Fact Table: The core part of the snowflake model is still the fact table. Fact tables usually store metric data of business events, such as sales amount, order quantity, etc. Fact tables contain foreign keys pointing to dimension tables.

Dimension Tables: In snowflake model, dimension tables are normalized, meaning different attributes in the same dimension are split into multiple sub-tables. For example, the “customer” dimension may contain multiple levels of attributes: basic customer information may be stored in one table, while customer address information may be stored in a separate table.
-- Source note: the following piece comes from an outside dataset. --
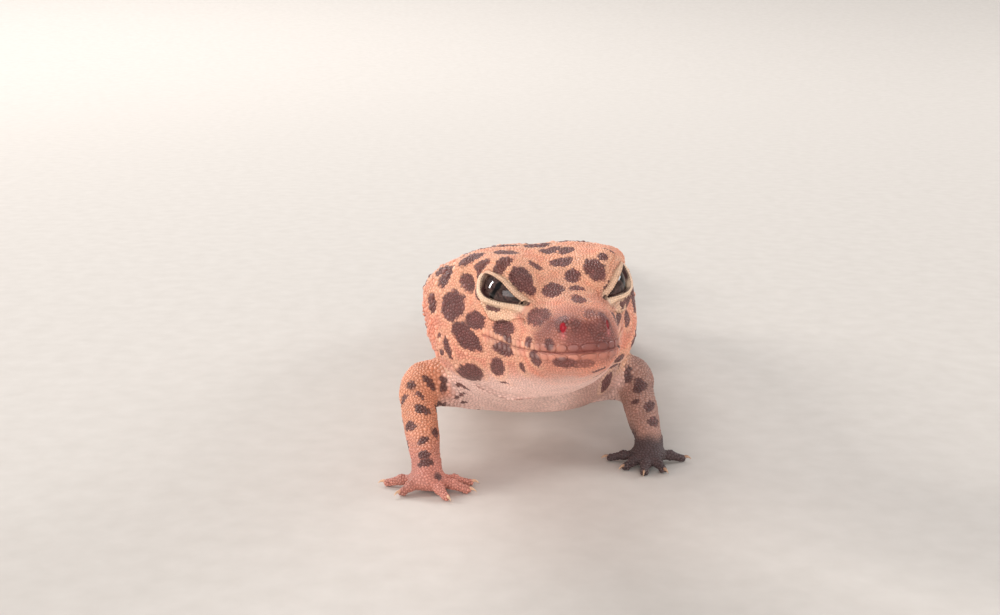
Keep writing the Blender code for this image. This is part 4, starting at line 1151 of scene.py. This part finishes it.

Advantages and Disadvantages of Snowflake Model

Advantages:

Lower data redundancy: Since dimension tables are normalized, snowflake model reduces data redundancy
Storage space saved: Due to normalized structure reducing duplicate data
Better data consistency: Since each attribute exists only in a specific dimension table

Fact Constellation

The data warehouse consists of multiple themes, containing multiple fact tables, while dimension tables are common and can be shared. This pattern can be viewed as a collection of star models. Therefore, it is called galaxy model or fact constellation model. Characteristics: Common dimension tables

Metadata

Metadata is data about data. Metadata connects source data, data warehouses, and data applications, recording the entire process of data from generation to consumption. Metadata is like a map of all data. With this map, you can know in the data warehouse:

What data exists
Data distribution situation
Data types
Relationships between data
Which data is frequently used, which data is rarely accessed

In big data platforms, metadata runs through the entire process of data flow in the big data platform, mainly including data source metadata, data processing metadata, data theme/specialty database metadata, service layer metadata, application layer metadata, etc.

Businesses usually classify metadata into the following types:

Technical Metadata: Database table structure, data models, ETL programs, SQL programs, etc.
Business Metadata: Business metrics, business codes, business terms, etc.
Management Metadata: Data owners, data quality, data security, etc.